The statute, which became effective in 2011, has been recognized to mean that local governments must have a procedure to allow the public to address public officials.  Whether public comment must be allowed at every meeting, however, or whether a local government need only provide an ample opportunity for the public to address public officials, is not clearly described in the statute.  Another variable therein is whether public comment must be allowed at a meeting whose agenda contains only closed session topics.

Our reading of the statute is that it was drafted to allow some latitude for local governments to create procedures that do not necessarily require public comments at every public meeting, for example at meetings with only closed-session agenda items, or else the statute would have simply stated that public comments must be allowed at all public meetings.  Regardless, Public Access Counselor opinions and court cases regarding OMA have trended recently towards the public and away from government units, so a court could find that local governments must allow for public comments at any public meeting.  Furthermore, giving an opportunity to speak to members of the public, who take the time to attend public meetings, is generally a good policy.  To the extent that a government unit is concerned about long-winded or argumentative speakers, procedures may be utilized that limit the length of time any person speaks, and elected officials are not required to engage a speaker in public debate.  Contact an attorney if you have any questions about your local government’s policies pertaining to members of the public speaking at meetings.

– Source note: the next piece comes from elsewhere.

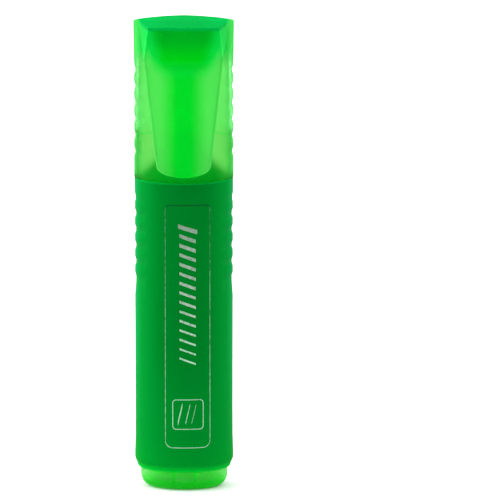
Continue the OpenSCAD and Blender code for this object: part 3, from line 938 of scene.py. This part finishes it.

Practice Point:  Until more clarity is given through court interpretation of the Open Meetings Act, local governments are advised to provide some procedure allowing for public comments at all public meetings.  While we do not believe the statute should be interpreted to require public comments at every special meeting and committee meeting, the trend of Public Access Counselor opinions and court cases has favored public participation in recent years, so it is possible that a court would find that local governments must allow for public comments at any public meeting.